A couple of months into leading the team, we ran into a few large tickets all at once, and we all went quiet. Everyone was focused on getting their tickets done and almost entirely checked out of slack and non-mandatory meetings. The focus seemed great at first, but I saw a death spiral forming.

Pre-scheduled Fika

The next week, I'd set up a thrice-weekly calendar event notifying them to bring coffee and a snack; on Fridays I even recommended a drink. We would sit in a Google hangout call, joke around, talk about the tickets we were working on, or anything really. Leaving the conversation to evolve naturally over weeks and months.

I was able to slowly sell the idea that teamwork is less about the work and more about the team. After a while, I saw that our sprint velocity leveled out. The occasional ‘off sprint’ where we only accomplished 40% of our goals seemed to be a thing of the past. I have theories about this, but my primary assumption is that people were able to openly say that they “didn’t know how to do something” to their coworkers when the environment was purposely relaxed.

Open Fika

A few years prior, I was part of a much larger team that was more split up time-wise. My manager at the time decided to open up a 24/7 video call. At 2 PM my time every day, I would go get coffee and a banana and jump into the call.

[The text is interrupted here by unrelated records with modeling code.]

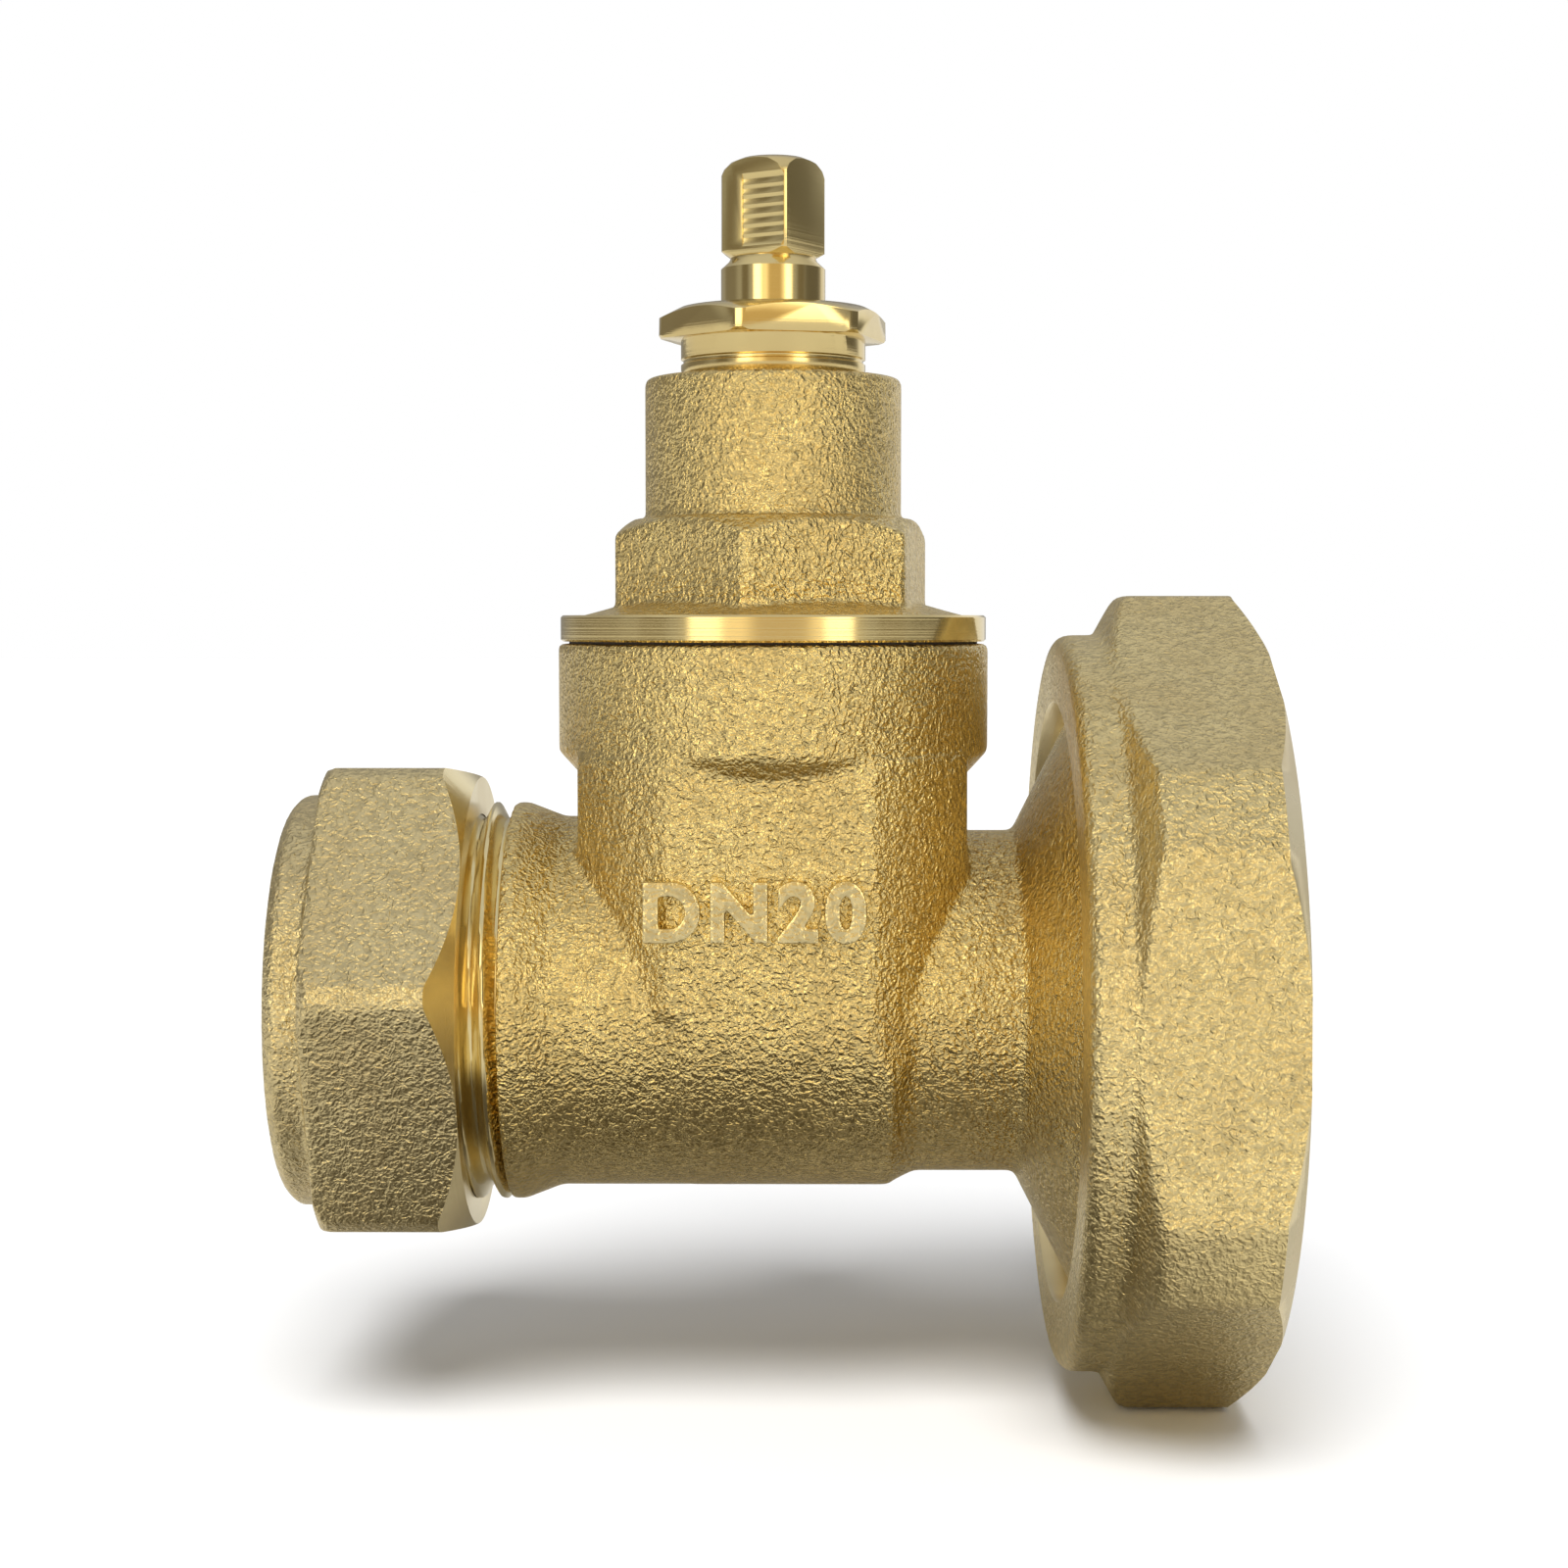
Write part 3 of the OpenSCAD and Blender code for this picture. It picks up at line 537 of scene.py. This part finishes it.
ring = turned("ring", [(FLANGE - 0.5, 0), (FLANGE - 0.5, 12.4), (FLANGE, 12.4), (FLANGE, 14.62),
                       (FLANGE - 0.24, 14.66), (FLANGE - 0.24, 15.0), (FLANGE - 0.1, 15.15),
                       (FLANGE + 1.45, 15.15), (FLANGE + 1.6, 15.0), (FLANGE + 1.6, 13.6), (FLANGE + 1.6, 0)],
              "Z", STEM_X)
fit(bonnet, finish_with(ring, turned_edge), "UNION")
skirt = threaded("skirt", SKIRT, FLANGE - 0.3, 1.5, 12.5, 12.0, "Z", STEM_X)
fit(bonnet, finish_with(skirt, turned_edge), "UNION")
inside = turned("inside", [(SKIRT - 1, 0), (SKIRT - 1, 10.8), (FLANGE + 0.55, 10.8), (FLANGE + 0.55, 6.9),
                           (FLANGE + 6.05, 6.9), (FLANGE + 6.05, 3.8), (FLANGE + 8.25, 3.8), (FLANGE + 8.25, 5.4),
                           (FLANGE + 14.95, 5.4), (FLANGE + 14.95, 6.2), (TOWER - 0.35, 6.2), (TOWER + 0.65, 7.2),
                           (TOWER + 0.65, 0)], "Z", STEM_X)
fit(bonnet, finish_with(inside, turned_edge))
keep(bonnet, "casing", "bonnet")


# ---- Bonnet gasket ----
# A thin ring of pressed fibre, squeezed between the neck and the bonnet's flange. Its near-black colour
# is painted shade, standing for the shaded gap line between the two.

dress("bonnet_gasket", plain("fibre_gasket_painted_gap_shade", (0.07, 0.06, 0.05), 0.75, 0.4, 0.02, 0.15))


# ---- Gland nut ----
# A thin hexagon nut turned from bar. Its threaded shank screws into the tower and presses the
# follower down; a fine groove parts the thread from the bright shank.

GLAND = [1000 * corner.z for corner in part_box("gland_nut")]

head = fit(hexagon("gland_nut", 14.5, GLAND[1] - 2.2, GLAND[1], "Z", STEM_X, 13.7 + 30),
           turned("head_form", [(GLAND[1] - 2.2, 0), (GLAND[1] - 2.2, 8.0), (GLAND[1] - 2.0, 8.2),
                                (GLAND[1] - 0.75, 8.17), (GLAND[1], 6.7), (GLAND[1], 0)], "Z", STEM_X), "INTERSECT")
gland_nut = finish_with(head, turned_bright)
shank = turned("shank", [(GLAND[0], 0), (GLAND[0], 5.7), (GLAND[0] + 2.65, 5.7), (GLAND[0] + 2.75, 6.45),
                         (GLAND[0] + 3.2, 6.55), (GLAND[0] + 3.55, 6.55), (GLAND[0] + 3.65, 6.38),
                         (GLAND[0] + 3.85, 6.38), (GLAND[0] + 3.95, 6.55), (GLAND[1] - 2.0, 6.55), (GLAND[1] - 2.0, 0)],
               "Z", STEM_X)
fit(gland_nut, finish_with(shank, turned_bright), "UNION")
fit(gland_nut, finish_with(turned("stem_hole", [(GLAND[0] - 1, 0), (GLAND[0] - 1, 3.8), (GLAND[1] - 0.25, 3.8),
                                                (GLAND[1] + 0.3, 4.35), (GLAND[1] + 0.3, 0)], "Z", STEM_X),
                           turned_bright))
soften(gland_nut, 0.08)
fit(gland_nut, finish_with(fit(threaded("gland_thread", GLAND[0], GLAND[0] + 2.65, 1.0, 6.15, 5.65, "Z", STEM_X),
                               turned("hole", [(GLAND[0] - 1, 0), (GLAND[0] - 1, 4.2), (GLAND[0] + 4, 4.2),
                                               (GLAND[0] + 4, 0)], "Z", STEM_X)), turned_bright), "UNION")
keep(gland_nut, "gland", "gland_nut", 30)


# ---- Olive ----
# A soft brass ring. The nut squeezes it between its cone and the body's, onto the pipe.

dress("olive", brass("soft_brass", (0.88, 0.71, 0.36), 0.22, lines=(0.008, 0.2, 0)))


# ---- Compression nut ----
# A forged hexagon nut with a round collar at its outer end, shot-blasted all over. The bore, the
# thread and the long chamfer towards the body are turned bright afterwards.

nut_skin = brass("nut_skin", (0.80, 0.67, 0.37), 0.31, grain=(0.16, 0.76))
nut_turned = brass("nut_turned", (0.89, 0.77, 0.46), 0.20, lines=(0.008, 0.12, 0))

NUT = [1000 * corner.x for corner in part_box("compression_nut")]

nut_hexagon = fit(hexagon("compression_nut", 32, NUT[0] + 2.9, NUT[1] + 1, "X", 0, -8),
                  turned("nut_form", [(NUT[0] + 2.9, 0), (NUT[0] + 2.9, 17.3), (NUT[0] + 3.6, 18.1),
                                      (NUT[1] + 1, 18.1), (NUT[1] + 1, 0)]), "INTERSECT")
collar = turned("collar", [(NUT[0], 0), (NUT[0], 14.0), (NUT[0] + 0.7, 14.7), (NUT[0] + 4, 14.7), (NUT[0] + 4, 0)])
compression_nut = finish_with(one_casting([nut_hexagon, collar], 0.25, 6), nut_skin)
compression_nut.name = "compression_nut"
lathe_form = turned("lathe_form", [(NUT[0] - 1, 0), (NUT[0] - 1, 20), (NUT[1] - 3.4, 20), (NUT[1], 16.0), (NUT[1], 0)])
fit(compression_nut, finish_with(lathe_form, nut_turned), "INTERSECT")
fit(compression_nut, finish_with(turned("pipe_hole", [(NUT[0] - 1, 0), (NUT[0] - 1, 12.1), (NUT[0], 11.6),
                                                      (NUT[0] + 0.5, 11.1), (NUT[0] + 2.4, 11.1), (NUT[0] + 5.2, 13.3),
                                                      (NUT[0] + 5.2, 0)]), nut_turned))
nut_thread = threaded("nut_thread", NUT[0] + 4.95, NUT[1] + 1, 1.8, 14.32, 13.17, faded=False)
fit(compression_nut, finish_with(nut_thread, nut_turned))
keep(compression_nut, "pipe_nut", "compression_nut")


# ---- Union nut ----
# A wide forged nut, slipped over the tail before the flange is turned, so that it stays captive. The
# hexagon and collar are shot-blasted; the end chamfer, the lip and the pump thread are machined.

union_skin = brass("union_skin", (0.87, 0.72, 0.37), 0.31, grain=(0.18, 0.78))
union_turned = brass("union_turned", (0.86, 0.73, 0.42), 0.27, lines=(0.012, 0.18, 0))

UNION = [1000 * corner.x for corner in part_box("union_nut")]

wide_hexagon = fit(hexagon("union_nut", 53, UNION[0] + 2.8, UNION[1] + 1, "X", 0, -32),
                   turned("union_form", [(UNION[0] + 2.8, 0), (UNION[0] + 2.8, 25.9), (UNION[0] + 4.5, 29.0),
                                         (UNION[1] + 1, 29.0), (UNION[1] + 1, 0)]), "INTERSECT")
wide_collar = turned("collar", [(UNION[0], 0), (UNION[0], 25.6), (UNION[0] + 0.6, 26.2), (UNION[0] + 4, 26.2),
                                (UNION[0] + 4, 0)])
union_nut = finish_with(one_casting([wide_hexagon, wide_collar], 0.32, 8), union_skin)
union_nut.name = "union_nut"
end_form = turned("end_form", [(UNION[0] - 1, 0), (UNION[0] - 1, 30), (UNION[1] - 1.6, 30), (UNION[1] - 1.4, 28.8),
                               (UNION[1], 26.7), (UNION[1], 0)])
fit(union_nut, finish_with(end_form, union_turned), "INTERSECT")
hollow = turned("hollow", [(UNION[0] - 1, 0), (UNION[0] - 1, 22.0), (UNION[0] + 0.25, 21.31), (UNION[0] + 2.95, 21.31),
                           (UNION[0] + 2.95, 23.9), (UNION[0] + 8.15, 23.9), (UNION[0] + 8.15, 0)])
fit(union_nut, finish_with(hollow, union_turned))
pump_thread = threaded("pump_thread", UNION[0] + 8.0, UNION[1] + 1, 2.3, 23.9, 22.45, faded=False)
fit(union_nut, finish_with(pump_thread, union_turned))
keep(union_nut, "union", "union_nut")


# ---- Pump washer ----
# A flat black rubber ring that seals the tail against the pump's spigot.

dress("pump_washer", plain("black_rubber", (0.028, 0.028, 0.028), 0.62, 0.3, 0.015, 0.2))
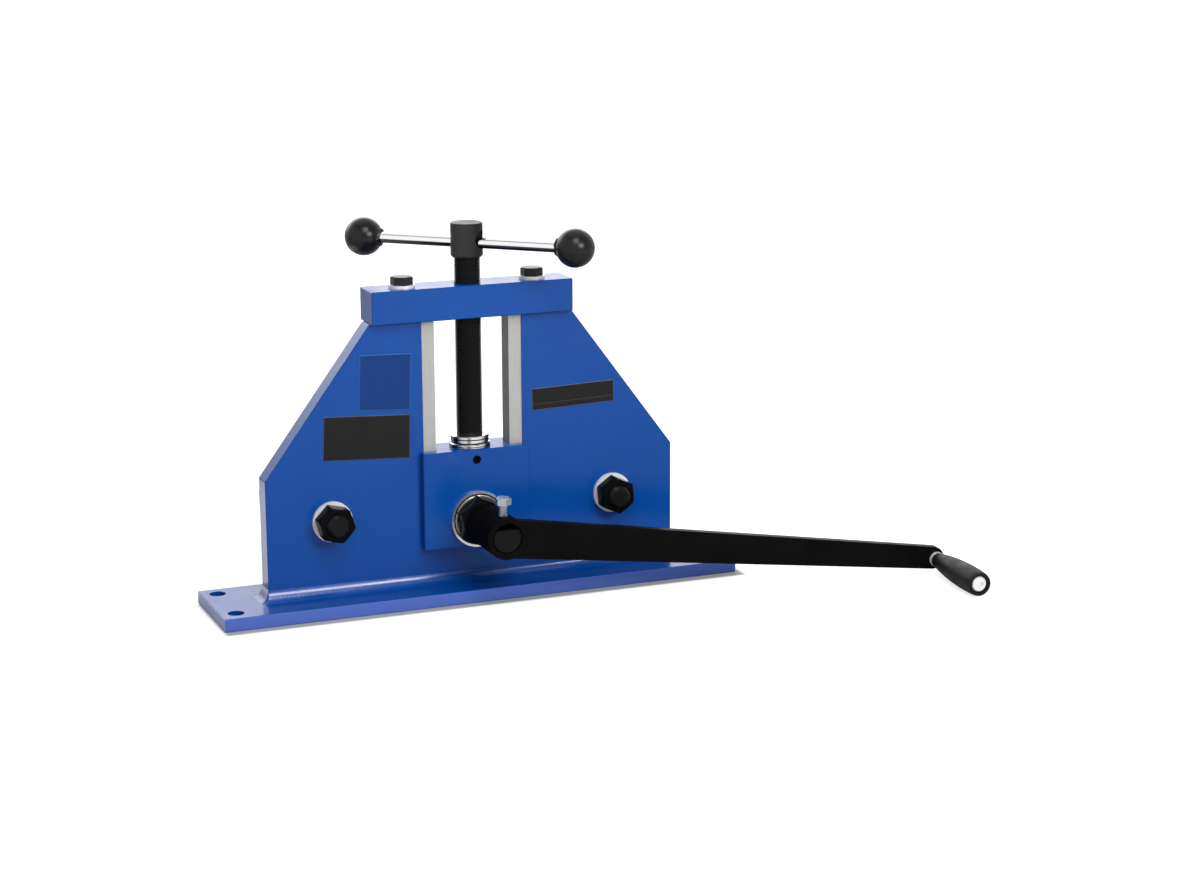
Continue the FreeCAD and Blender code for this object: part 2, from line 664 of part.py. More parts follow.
def make_block():
    """Slide block: a neck between the rails, with a flange in front and one behind."""
    body = new_body("slide_block")
    sketch = new_sketch(body, "XY_Plane", BLOCK_FLOOR)
    x = BLOCK_HALF
    y = BLOCK_FACE
    draw_outline(sketch, [("-" + x, "-" + y), (x, "-" + y), (x, y), ("-" + x, y)])
    pad(body, sketch, "sizes.block_height")
    break_edges(body)
    channels = new_sketch(body, "XY_Plane", BLOCK_TOP)
    near = "(sizes.window_width / 2 - sizes.slide_clear)"
    far = "(2 * %s)" % BLOCK_HALF
    y = "(%s + sizes.slide_clear)" % PLATE_FACE
    for sign in ("-", ""):
        corners = [(sign + near, "-" + y), (sign + far, "-" + y)]
        draw_outline(channels, corners + [(sign + far, y), (sign + near, y)])
    pocket(body, channels)
    bore = new_sketch(body, "XZ_Plane", BLOCK_FACE)
    radius = "sizes.shaft_dia / 2 + sizes.bush_clear + sizes.shaft_bush_wall"
    draw_circle(bore, "0", SHAFT_Z, radius)
    pocket(body, bore)
    well = new_sketch(body, "XY_Plane", BLOCK_TOP)
    draw_circle(well, "0", "0", "sizes.neck_dia / 2 + sizes.screw_clear")
    pocket(body, well, "sizes.neck_depth + sizes.screw_chamfer")
    tapped = new_sketch(body, "XZ_Plane", BLOCK_FACE)
    draw_circle(tapped, "0", LOCK_Z, "sizes.lock_screw_dia / 2")
    pocket(body, tapped, BLOCK_FACE)
    keep(body, "slide_block")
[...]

Sometimes, there would be someone writing some code they needed help with. One guy would hop on and practice card tricks. On Fridays, there were always a few beers out. It made the team feel like a team. We were able to talk about the things we cared about, our frustrations with the current stack, or what we felt would make our project “great.”

Eventually, the teams were split up, as happens at large companies occasionally. I left the company. A few years passed. Yet, I am still going out for drinks with the people from that call. We still talk about careers, programming problems, computer vision, etc. My wife and I even helped babysit for an old Fika Friend.

Jeremy Stover — Blender Series

The point of all of this is to say that Fika can foster innovation, friendship, and accountability in the same way that MIT’s Plywood Palace did for Bose and LIGO.

I hope you give it a try and see how it can benefit your team.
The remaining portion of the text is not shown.